The median annual rainfall of the Wimmera and northern plains of Victoria is 420mm. But this median does not convey the deluges that sometimes double the figure, or the dry spells that can halve it. Like semi-arid places elsewhere, the climate cycle of this region is variable.
Aboriginal people have had thousands of years to adapt to the fluctuations, whilst recent settlers are still learning.
The introduction of the Land Act of 1869 accompanied by the high rainfall La Niña years of the early 1870s brought selectors to northern Victoria and the Wimmera. A series of dry years in the 1880s initiated storage and channel projects to assist them to stay.
Irrigation was introduced in 1886 to settle the northern plains and was expanded under closer settlement legislation. The drought years from 1895 to 1902 came to be known as the Federation Drought. Water supplies dried up completely in the El Niño years of 1914 and 1915 and people took the opportunity to picnic in the empty bed of the River Murray.
Drought hit again during World War Two, and then in the period 1965-8. The drought of 1982-3 was short but devastating. Our most recent drought, lasting more than a decade, broke late in 2010 with extensive flooding.
Policy responses have changed over the years and with the recent onset of human induced climate change, continual adaptation will be required.
In 2009, the History Council of Victoria captured resident’s experiences in the project titled Drought Stories: a spoken and visual history of the current drought in Victoria. There were two aims to the project: to create a historic record of the experience, and to strengthen community capacity in rural and regional areas through telling and listening to local stories.

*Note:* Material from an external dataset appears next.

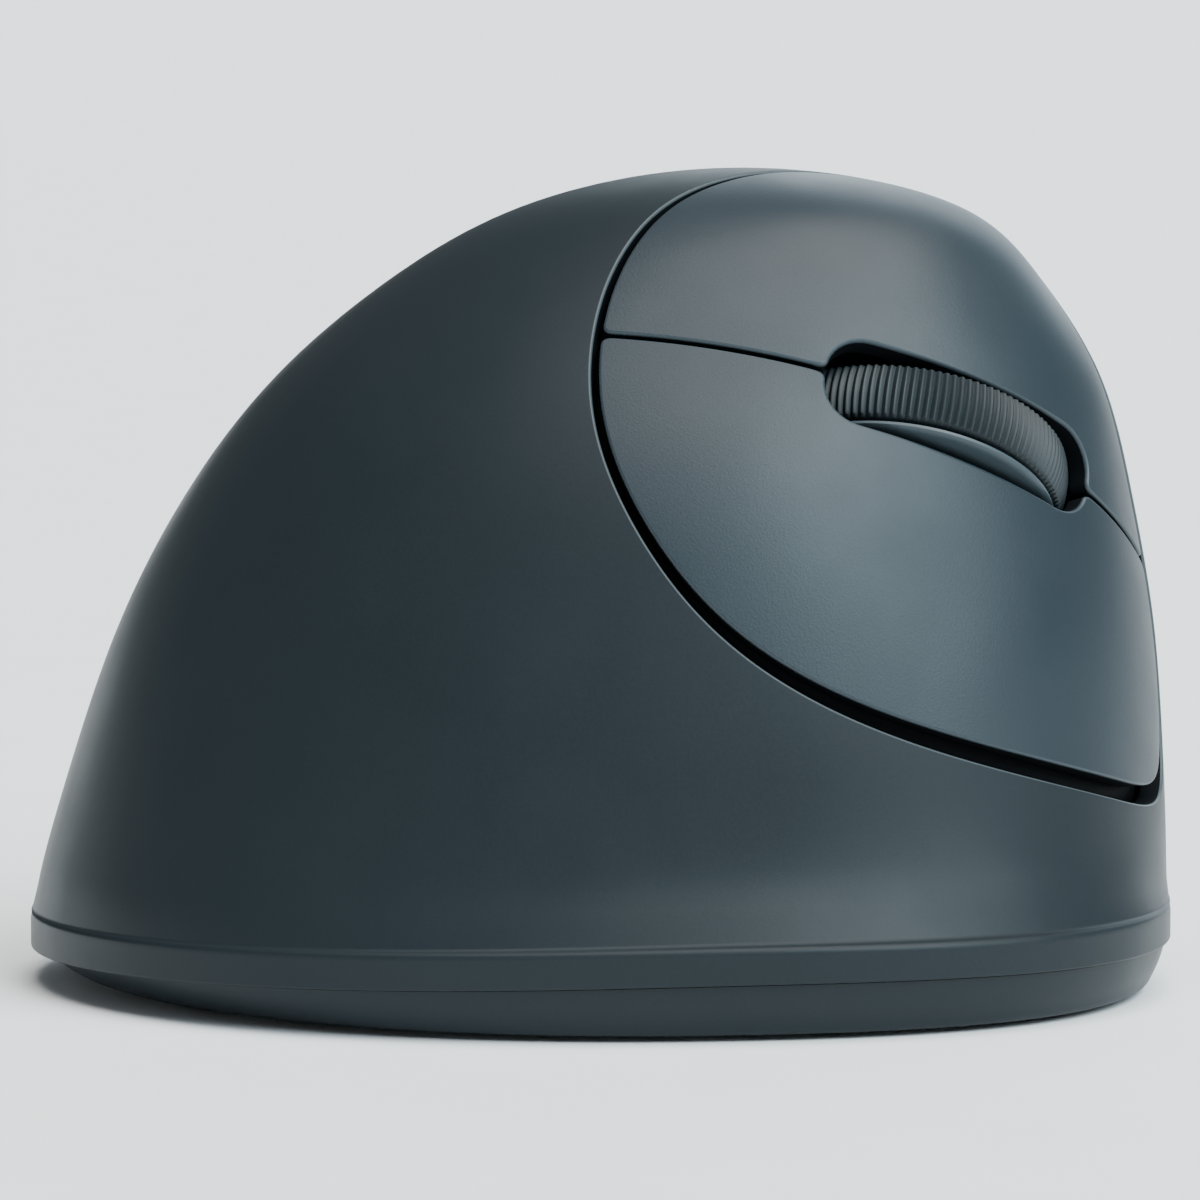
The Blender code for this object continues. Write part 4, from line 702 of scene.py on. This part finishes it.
def finish(name, colour, roughness, metallic=0.0, grain=0.0, grain_size=0.25, spread=0.05,
           variation=0.08, edge_rub_and_highlight=0.0, coat=0.0, specular=0.5, transmission=0.0):
    """A moulded or machined surface: cloudy colour, fine grain, uneven roughness, lightened edges.

    grain is the bump's strength and grain_size its grains' size in millimetres; spread is how far
    the roughness varies, and variation is how far the colour does. Lightening the pointed edges
    stands partly for rubbed edges and partly for a painted highlight.
    """
    made = bpy.data.materials.new("look_" + name)
    made.use_nodes = True
    tree = made.node_tree
    shader = tree.nodes["Principled BSDF"]
    shader.inputs["Metallic"].default_value = metallic
    shader.inputs["Specular IOR Level"].default_value = specular
    shader.inputs["Coat Weight"].default_value = coat
    shader.inputs["Coat Roughness"].default_value = COAT_ROUGHNESS
    shader.inputs["Transmission Weight"].default_value = transmission
    place = node(tree, "ShaderNodeTexCoord", (-1400, 0))

    def noise(scale, detail, y):
        made_noise = node(tree, "ShaderNodeTexNoise", (-1150, y))
        made_noise.inputs["Scale"].default_value = scale
        made_noise.inputs["Detail"].default_value = detail
        tree.links.new(place.outputs["Object"], made_noise.inputs["Vector"])
        return made_noise.outputs["Fac"]

    def ranged(source, low, high, y, between=NOISE_RANGE):
        made_range = node(tree, "ShaderNodeMapRange", (-900, y))
        start, end = between
        for key, value in (("From Min", start), ("From Max", end), ("To Min", low), ("To Max", high)):
            made_range.inputs[key].default_value = value
        tree.links.new(source, made_range.inputs["Value"])
        return made_range.outputs["Result"]

    def mixed(factor, first, second, place_at):
        made_mix = node(tree, "ShaderNodeMix", place_at, data_type="RGBA")
        tree.links.new(factor, made_mix.inputs["Factor"])
        for key, value in (("A", first), ("B", second)):
            socket = next(s for s in made_mix.inputs if s.name == key and s.type == "RGBA")
            if isinstance(value, tuple):
                socket.default_value = (*value, 1.0)
            else:
                tree.links.new(value, socket)
        return next(s for s in made_mix.outputs if s.type == "RGBA")

    dark = tuple(c * (1 - variation) for c in colour)
    light = tuple(min(1.0, c * (1 + variation)) for c in colour)
    clouds = ranged(noise(CLOUD_SCALE, CLOUD_DETAIL, 300), 0.0, 1.0, 300)
    tone = mixed(clouds, dark, light, (-600, 300))
    fine = noise(1.0 / (grain_size * MM), GRAIN_DETAIL, -300)
    mottled = tuple(min(1.0, c * MOTTLE_LIGHT) for c in colour)
    tone = mixed(ranged(fine, 0.0, MOTTLE, 120), tone, mottled, (-420, 300))
    # Pointed edges are lightened: partly rubbed edges, partly a painted highlight of the light they
    # catch.
    if edge_rub_and_highlight:
        shape = node(tree, "ShaderNodeNewGeometry", (-1150, 700))
        edge = ranged(shape.outputs["Pointiness"], 0.0, edge_rub_and_highlight, 700, RUBBED_AND_HIGHLIT_EDGE)
        rubbed_and_highlit = tuple(min(1.0, RUBBED_AND_HIGHLIT_ADDS + c * RUBBED_AND_HIGHLIT_TIMES) for c in colour)
        tone = mixed(edge, tone, rubbed_and_highlit, (-220, 420))
    tree.links.new(tone, shader.inputs["Base Color"])
    smears = noise(SMEAR_SCALE, SMEAR_DETAIL, -20)
    rough = ranged(smears, roughness - spread, roughness + spread, -20)
    tree.links.new(rough, shader.inputs["Roughness"])
    if grain:
        bump = node(tree, "ShaderNodeBump", (-300, -300))
        bump.inputs["Strength"].default_value = grain
        bump.inputs["Distance"].default_value = BUMP_HEIGHT
        tree.links.new(fine, bump.inputs["Height"])
        tree.links.new(bump.outputs["Normal"], shader.inputs["Normal"])
    return made


LOOKS = {
    "shell": finish("shell", (0.0122, 0.0170, 0.0202), 0.41, grain=0.12, specular=0.15),
    "button": finish("button", (0.0130, 0.0210, 0.0270), 0.40, grain=0.3, grain_size=0.2,
                     specular=0.29),
    "rubber": finish("rubber", (0.0095, 0.0150, 0.0180), 0.50, grain=0.2, specular=0.35),
    "hub": finish("hub", (0.030, 0.044, 0.052), 0.42, grain=0.15, edge_rub_and_highlight=0.2, specular=0.4),
    "frame": finish("frame", (0.012, 0.013, 0.014), 0.55, grain=0.3, edge_rub_and_highlight=0.2),
    "switch": finish("switch", (0.02, 0.02, 0.022), 0.35, edge_rub_and_highlight=0.2),
    "plunger": finish("plunger", (0.45, 0.035, 0.03), 0.35),
    "board": finish("board", (0.012, 0.085, 0.04), 0.4, coat=0.5, variation=0.15),
    "chip": finish("chip", (0.013, 0.013, 0.014), 0.4, grain=0.2, edge_rub_and_highlight=0.2),
    "lens": finish("lens", (0.85, 0.88, 0.9), 0.08, spread=0.02, variation=0.02, transmission=0.85),
    "steel": finish("steel", (0.56, 0.56, 0.57), 0.28, metallic=1.0, grain=0.15, grain_size=0.15),
    "battery": finish("battery", (0.10, 0.10, 0.11), 0.32, metallic=0.6, variation=0.15),
    "glide": finish("glide", (0.62, 0.63, 0.64), 0.38, grain=0.1, variation=0.04),
    "ribbon": finish("ribbon", (0.60, 0.60, 0.58), 0.45, variation=0.06),
}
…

Two types of collections were produced: Drought Stories Local Collections, held by historical societies, and the Drought Stories Central Archive, a selection of interviews held by the State Library of Victoria.
The History Council of Victoria believes that the project material provides a rich resource to assist researchers understand Australian society at a crucial and revealing stage of adjustment to the Australian environment.
Legislation and other land records are held at the Public Record Office Victoria.